Forecasting multiphase flowing bottom-hole pressure of vertical oil wells using three machine learning techniques

Abstract

Abstract Flowing bottom-hole pressure (FBHP) is a key metric parameter in the evaluation of performances of oil and gas production wells. An accurate prediction of FBHP is highly required in the petroleum industry for many applications, such the hydrocarbon production optimization, oil lifting cost, and assessment of workover operations. Production and reservoir engineers rely on empirical correlations and mechanistic models exist in open resources to estimate the FBHP. Several empirical models have been developed based on simulation and laboratory results that involved many assumptions that reduce the model s accuracy when they are applied for the field applications. The technologies of machine learning (ML) are one discipline of Artificial Intelligence (AI) techniques provide promising tools that help solving human s complex problems. This study develops machine-learning based models to predict the multiphase FBHP using three machine learning techniques that are Random forest, K-Nearest Neighbors (KNN), and artificial neural network (ANN).
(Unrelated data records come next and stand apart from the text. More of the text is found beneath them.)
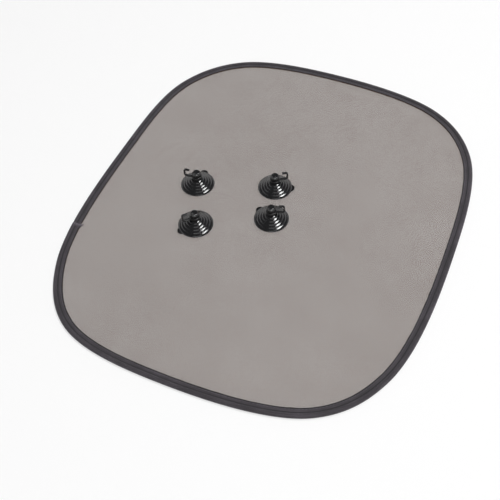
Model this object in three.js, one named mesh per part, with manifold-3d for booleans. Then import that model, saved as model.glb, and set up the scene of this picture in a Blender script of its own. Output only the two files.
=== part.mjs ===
// A folding side window sunshade: a spring wire hoop in a folded fabric tape, a net panel sewn
// into the tape, and four suction cups with turning hooks that lie on the net.
// Millimetres, +Z up. The shade lies flat, its origin is under the middle of the hoop.
import * as THREE from "three";
import { mergeVertices } from "three/addons/utils/BufferGeometryUtils.js";
import Module from "manifold-3d";

const wasm = await Module();
wasm.setup();

// Outline of the hoop, over the tape. The knots give its form, and it is drawn out to the two
// sizes here. They run counterclockwise from the right side.
const shadeWidth = 440;
const shadeDepth = 368;
const outlineKnots = [
  [218, 0],
  [205, 114],
  [148, 168],
  [21, 183],
  [-139, 169],
  [-200, 124],
  [-220, 14],
  [-204, -111],
  [-152, -159],
  [-6, -182],
  [133, -172],
  [192, -123],
];
const hoopSteps = 96;

// Spring wire, and the sleeve that joins its two ends.
const wireDiameter = 1.6;
const wireEndGap = 0.6;
const sleeveLength = 18;
const sleeveWall = 0.35;
const sleevePlay = 0.2;
const sleevePlace = 0.31;

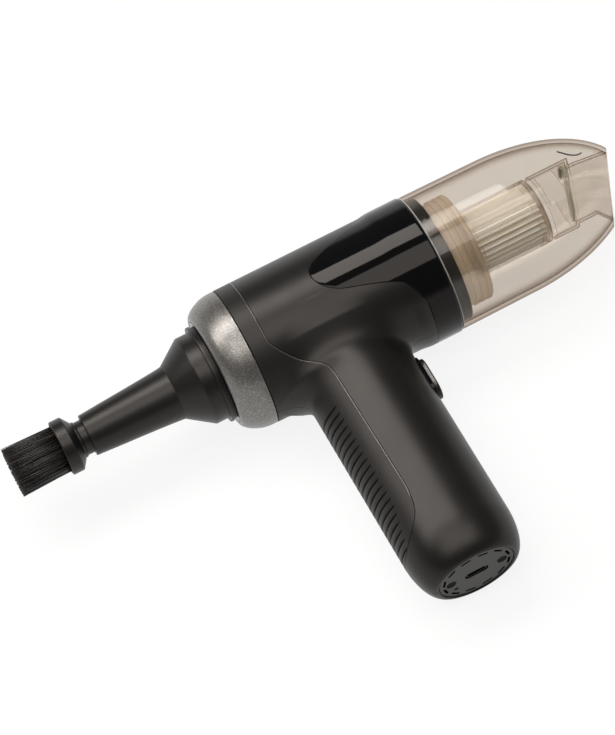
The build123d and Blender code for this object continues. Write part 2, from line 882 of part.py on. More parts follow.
def make_flap(parts):
    place = flap_pin_place()
    plane = flap_plane()
    disc = extrude(plane * Pos(0, flap_drop * mouth_down) * Circle(flap_radius), -flap_thickness)
    knuckle = crossbar(place.X, place.Z, -flap_knuckle_half, flap_knuckle_half, flap_knuckle_radius)
    web_height = flap_knuckle_radius + flap_knuckle_radius
    web = plane * Pos(0, -flap_pin_height * mouth_down, -flap_pin_back) * Box(
        flap_knuckle_half + flap_knuckle_half, web_height, flap_pin_back - flap_gap,
        align=(Align.CENTER, Align.CENTER, Align.MIN),
    )
    flap = disc + knuckle + web
    flap -= crossbar(place.X, place.Z, -flap_pin_half, flap_pin_half, flap_pin_radius + flap_pin_play)
    parts["inlet_flap"] = flap
    pin_end = flap_pin_half - flap_pin_play
    parts["flap_pin"] = crossbar(place.X, place.Z, -pin_end, pin_end, flap_pin_radius)


# Filter
def make_filter(parts):
    base = tube(filter_back, filter_neck_front, filter_neck_radius, filter_boss_radius + fit_gap)
    base += tube(filter_neck_front, filter_flange_front, filter_flange_radius, filter_bore)
    base -= tube(filter_back, bulkhead_back + bulkhead_thickness + filter_boss_length + fit_gap,
                 filter_boss_radius + fit_gap)
    groove = filter_neck_front + (filter_flange_front - filter_neck_front) * half
    base -= tube(groove, groove + cage_wall, filter_flange_radius, filter_flange_radius - cage_wall)
    parts["filter_base"] = base
    outer, inner = [], []
    for i in range(2 * pleat_count):
        turn = pi * i / pleat_count
        radius = pleat_outer if i % 2 else pleat_inner + pleat_sheet
        outer.append((radius * cos(turn), radius * sin(turn)))
        inner_radius = radius - pleat_sheet
        inner.append((inner_radius * cos(turn), inner_radius * sin(turn)))
    star = make_face(Polyline(*outer, close=True)) - make_face(Polyline(*inner, close=True))
    pleat_length = cage_end - filter_flange_front
    parts["filter_pleats"] = extrude(Plane.YZ.offset(filter_flange_front) * star, pleat_length)
    cage = tube(filter_flange_front, cage_end, cage_radius, cage_radius - cage_wall)
    slot_length = pleat_length - cage_slot_margin - cage_slot_margin
    for slot in around(cage_slots, lambda: Pos(filter_flange_front + cage_slot_margin, 0, cage_radius) * Box(
            slot_length, cage_slot_width, cage_radius * half, align=(Align.MIN, Align.CENTER, Align.CENTER))):
        cage -= slot
    parts["filter_cage"] = cage
    parts["filter_cap"] = turned(
        (cage_end, 0),
        (cage_end, cage_radius),
        (cap_end - cap_dome, cage_radius),
        (cap_end, cage_radius - cap_dome - cap_dome),
        (cap_end, 0),
    )


# Motor, fan and their carriers
def make_motor(parts):
    bearing_seat = bearing_radius + bearing_play
    can = tube(motor_back, motor_front, motor_radius)
    can += tube(motor_back - bearing_width * half, motor_front + bearing_width * half, motor_bell_radius)
    can -= tube(motor_back - bearing_width * half, motor_back + bearing_width * half, bearing_seat)
    can -= tube(motor_front - bearing_width * half, motor_front + bearing_width * half, bearing_seat)
    can -= tube(motor_back, motor_front, shaft_radius + bearing_width * half)
    can = fillet(can.edges().filter_by(GeomType.CIRCLE).group_by(SortBy.RADIUS)[-1], mount_inset * half)
    parts["motor_can"] = can
    for name, middle in (("rear_bearing", motor_back), ("front_bearing", motor_front)):
        parts[name] = tube(middle - bearing_width * half, middle + bearing_width * half,
                           bearing_radius, shaft_radius + bearing_play)
    parts["motor_shaft"] = tube(shaft_back, shaft_front, shaft_radius)
    for name, start in (("rear_motor_mount", motor_back + mount_inset),
                        ("front_motor_mount", motor_front - mount_inset - mount_width)):
        parts[name] = motor_mount(start)
    parts["fan"] = fan()
    shroud_out = spigot_radius
    shroud = tube(shroud_back, spigot_back - fit_gap, shroud_out, shroud_out - shroud_wall - shroud_wall)
    shroud += tube(spigot_back - fit_gap, bulkhead_back - fit_gap, spigot_radius - spigot_wall - fit_gap,
                   spigot_radius - spigot_wall - fit_gap - shroud_wall)
    shroud += tube(spigot_back - fit_gap - shroud_wall, spigot_back - fit_gap, shroud_out,
                   spigot_radius - spigot_wall - fit_gap - shroud_wall)
    shroud += tube(bulkhead_back - fit_gap - shroud_wall, bulkhead_back - fit_gap,
                   spigot_radius - spigot_wall - fit_gap, shroud_intake)
    parts["fan_shroud"] = shroud


def motor_mount(start):
    """Rubber ring between can and barrel, with windows for the air."""
    outer, inner = cavity_radius - fit_gap, motor_radius + fit_gap
    ring = tube(start, start + mount_width, outer, inner)
    window_mid = (outer + inner) * half
    window_width = 2 * pi * window_mid / mount_windows * mount_window_share
    windows = around(mount_windows, lambda: Pos(start, 0, window_mid) * Box(
        mount_width, window_width, outer - inner - mount_rim - mount_rim,
        align=(Align.MIN, Align.CENTER, Align.CENTER)))
    for window in windows:
        ring -= window
    return ring


def fan():
    """Backward-swept centrifugal fan."""
    wheel = tube(fan_back, fan_back + fan_disc, fan_radius) + tube(fan_back, fan_front, fan_hub)
    sweep = radians(fan_blade_sweep)
    middle = (fan_hub + fan_radius) * half
    inner, outer = fan_hub - fan_blade, fan_radius - fan_blade
    blade_line = ThreePointArc(
        (inner, 0),
        (middle * cos(sweep * half * half), middle * sin(sweep * half * half)),
        (outer * cos(sweep), outer * sin(sweep)),
    )
    blade = extrude(Plane.YZ.offset(fan_back + fan_disc * half) * trace(blade_line, fan_blade),
                    fan_front - fan_back - fan_disc * half)
    for copy in around(fan_blades, lambda: blade):
        wheel += copy
    return wheel - tube(fan_back, fan_front, shaft_radius + bearing_play)


# Handle's contents
def make_cells(parts):
    middle = handle_oval(cell_top + cell_length * half)[0] - cell_setback
    spread = cell_radius + cell_gap
    spots = [(middle + side * spread, 0) for side in (-1, 1)]
    parts["battery_cells"] = [upright(x, y, cell_bottom, cell_length, cell_radius) for x, y in spots]
    holder_depth = spread + cell_radius + holder_margin - cell_gap
    plate = SlotOverall(2 * holder_depth, 2 * (cell_radius + holder_margin))
    top = extrude(Pos(middle, 0, -cell_top) * plate, holder_thickness)
    bottom = extrude(Pos(middle, 0, -cell_bottom - holder_thickness) * plate, holder_thickness)
    rails = [
        Pos(middle, side * (cell_radius + holder_margin), -cell_bottom - holder_thickness)
        * Box(spread, holder_rail, cell_length + 2 * holder_thickness,
              align=(Align.CENTER, Align.MAX if side > 0 else Align.MIN, Align.MIN))
        for side in (-1, 1)
    ]
    grown = [upright(x, y, cell_bottom, cell_length, cell_radius + fit_gap) for x, y in spots]
    parts["cell_holder"] = (top + bottom + rails) - grown


def make_boards(parts):
    foot = handle_oval(handle_reach)[0]
    board_bottom = charge_board_top + board_thickness
    board = Pos(foot, 0, -board_bottom) * Box(
        charge_board_depth, charge_board_width, board_thickness, align=(Align.CENTER, Align.CENTER, Align.MIN)
    )
    parts["charge_board"] = board
    shell = socket_bar(foot, board_bottom, socket_length, socket_width, socket_height)
    bore_drop = board_bottom + socket_wall
    bore_length = socket_length - socket_wall
    shell -= socket_bar(foot, bore_drop, bore_length, socket_width - 2 * socket_wall,
                        socket_height - 2 * socket_wall)
    tongue_length_down = bore_length * half
    shell += Pos(foot, 0, -bore_drop) * Box(
        socket_width - socket_height, socket_tongue, tongue_length_down,
        align=(Align.CENTER, Align.CENTER, Align.MAX),
    )
    parts["charge_socket"] = shell
    centre, half_depth, half_width = handle_oval(control_board_top, barrel_wall + fit_gap)
    board_width = 2 * half_width * sqrt(1 - ((switch_back - centre) / half_depth) ** 2)
    board = Pos(switch_back, 0, -control_board_top) * Box(
        board_thickness, board_width, control_board_height, align=(Align.MAX, Align.CENTER, Align.MAX)
    )
    parts["control_board"] = board
    switch = Pos(switch_back, 0, -button_drop) * Box(
        switch_height, switch_side, switch_side, align=(Align.MIN, Align.CENTER, Align.CENTER)
    )
    stem_back = switch_back + switch_height
    stem = Pos(0, 0, -button_drop) * tube(stem_back, stem_back + switch_stem, switch_stem_radius)
    parts["power_switch"] = switch + stem


def socket_bar(x, drop, length, width, height):
    return extrude(Pos(x, 0, -drop) * stadium(width, height), -length)


def make_button(parts):
    inner_height = button_height - button_play - button_play
    inner_width = button_width - button_play - button_play
    flange_span = button_flange + button_flange
    cap = button_bar(button_back, button_face, inner_height, inner_width)
    front_face = cap.faces().sort_by(Axis.X)[-1]
    cap = chamfer(front_face.edges(), button_edge_round)
    cap += button_bar(button_back, button_back + button_flange_thickness,
                      button_height + flange_span, button_width + flange_span)
    trim_front = button_face - button_trim_inset
    trim_back = trim_front - button_trim_depth
    trim_tool = button_bar(trim_back, trim_front, button_height, button_width)
    trim_core = button_bar(trim_back, trim_front, inner_height - flange_span, inner_width - flange_span)
    reach = Pos(trim_back, 0, -button_drop + inner_height * half) * Box(
        button_trim_depth, button_width, inner_height * button_trim_share,
        align=(Align.MIN, Align.CENTER, Align.MAX),
    )
    band = (trim_tool - trim_core) & reach
    parts["button_cap"] = cap - band
    parts["button_trim"] = (cap & band)
    bezel = button_bar(bezel_back, bezel_front, button_height + bezel_span, button_width + bezel_span)
    bezel -= button_bar(bezel_back, bezel_front, button_height, button_width)
    parts["button_bezel"] = bezel


# Base plate of the handle
def vent_places():
    half_depth = plate_depth * half - vent_ring_inset
    half_width = plate_width * half - vent_ring_inset
    places = []
    for i in range(vent_count):
        turn = full_turn * (i + half) / vent_count
        x, y = half_depth * cos(radians(turn)), half_width * sin(radians(turn))
        places.append((x, y, turn + quarter_turn))
    return places


def make_base(parts):
    foot = handle_oval(handle_reach)[0]
    plate = plate_bar(plate_face, plate_thickness, plate_depth, plate_width)
    for x, y, turn in vent_places():
        plate -= extrude(Pos(foot + x, y, -plate_face) * Rot(0, 0, turn) * stadium(vent_length, vent_width),
                         plate_thickness)
    slot = stadium(charge_slot_length, charge_slot_width)
    plate -= extrude(Pos(foot, 0, -plate_face) * slot, plate_thickness)
    screws = []
    for x, _ in base_screw_places():
        plate -= upright(x, 0, plate_face, base_screw_head_depth + fit_gap, base_screw_head + screw_play)
        plate -= upright(x, 0, plate_face, plate_thickness, base_screw_radius + screw_play)
        head_drop = plate_face - fit_gap
        screw = upright(x, 0, head_drop, base_screw_head_depth, base_screw_head)
        screw += upright(x, 0, head_drop, base_screw_length, base_screw_radius)
        screws.append(screw)
    plate -= upright(foot + led_along, led_across, plate_face, plate_thickness, led_radius + screw_play)
    parts["base_plate"] = plate
    parts["base_screws"] = screws
    parts["status_light"] = upright(foot + led_along, led_across, plate_face, plate_thickness, led_radius)


# Laid on its side, as the object rests: the collar and the end of the handle touch down
def resting_roll():
    rolls = []
    for drop in handle_drops(handle_reach):
        if drop > flare_rear_start:
            half_width = handle_oval(drop)[2]
            rolls.append(asin((rim_radius + panel_proud) / hypot(drop, half_width)) - atan(half_width / drop))
    return degrees(min(rolls))


def lay_down(parts):
    turn = Rot(resting_roll() - quarter_turn, 0, 0)
    laid = {}
    for name, shape in parts.items():
        pieces = shape if isinstance(shape, list) else [shape]
        solids = [turn * solid for piece in pieces for solid in piece.solids()]
        laid[name] = Compound(children=solids) if len(solids) > 1 else solids[0]
    boxes = [shape.bounding_box() for shape in laid.values()]
    low = [min(getattr(box.min, side) for box in boxes) for side in ("X", "Y", "Z")]
    high = [max(getattr(box.max, side) for box in boxes) for side in ("X", "Y")]
    shift = Pos(-(low[0] + high[0]) * half, -(low[1] + high[1]) * half, -low[2])
    print("moved by", shift.position, "turned by", resting_roll() - quarter_turn)
    return {name: shift * shape for name, shape in laid.items()}


def main():
    parts = {}
    makers = (make_housing, make_grip, make_panels, make_outlet, make_nozzle, make_brush, make_spigot,
              make_cup, make_flap, make_filter, make_motor, make_cells, make_boards, make_button, make_base)
    for maker in makers:
        maker(parts)
    os.makedirs("parts", exist_ok=True)
    for name, shape in lay_down(parts).items():
        export_step(shape, os.path.join("parts", name + ".step"))


main()
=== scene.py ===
"""Looks of a handheld vacuum cleaner that lies on its side: housing, grip, clear cup, nozzle and brush.

Sizes are in millimetres on the upright drawing: X runs along the barrel towards the cup and the
handle hangs down -Z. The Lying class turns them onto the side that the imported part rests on.
"""
import logging
import math
from dataclasses import dataclass, field
from enum import Enum
from typing import Any, Sequence

import bmesh
import bpy
import numpy as np
from mathutils import Matrix, Vector


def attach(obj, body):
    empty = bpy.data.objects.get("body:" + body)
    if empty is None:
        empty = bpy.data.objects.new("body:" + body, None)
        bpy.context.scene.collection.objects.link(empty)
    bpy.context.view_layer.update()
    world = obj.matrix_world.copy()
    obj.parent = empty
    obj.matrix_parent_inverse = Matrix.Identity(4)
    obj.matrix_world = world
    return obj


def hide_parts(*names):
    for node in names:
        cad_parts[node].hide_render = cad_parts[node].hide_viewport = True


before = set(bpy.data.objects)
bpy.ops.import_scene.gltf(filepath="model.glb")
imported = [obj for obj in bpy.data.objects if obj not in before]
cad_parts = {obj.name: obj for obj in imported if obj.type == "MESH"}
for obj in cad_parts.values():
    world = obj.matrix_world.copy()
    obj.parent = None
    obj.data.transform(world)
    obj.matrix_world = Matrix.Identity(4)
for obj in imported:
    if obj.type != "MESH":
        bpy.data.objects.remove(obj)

LOG = logging.getLogger("vacuum_cleaner")
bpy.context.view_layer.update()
Points = np.ndarray
Faces = list[tuple[int, ...]]
Curve = Sequence[tuple[float, float]]
Colour = tuple[float, float, float]
Piece = bpy.types.Object


class Body(Enum):
    """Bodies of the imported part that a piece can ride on."""

    MAIN = "main_body"
    CUP = "cup"
    FLAP = "flap"
    FILTER = "filter"
    NOZZLE = "nozzle"
    BRUSH = "brush"
    BUTTON = "button"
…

Results showed that using an artificial neural network model give error of 2.5% to estimate the FBHP which is less than the random forest and K-nearest neighbor models with error of 3.6% and 4% respectively. The ML models were developed based on a surface production data, which makes the FBHP is predicted using actual field data. The accuracy of the proposed models from ML was evaluated by comparing the results with the actual dataset values to ensure the effectiveness of the work. The results of this study show the potential of artificial intelligence in predicting the most complex parameter in the multiphase petroleum production process.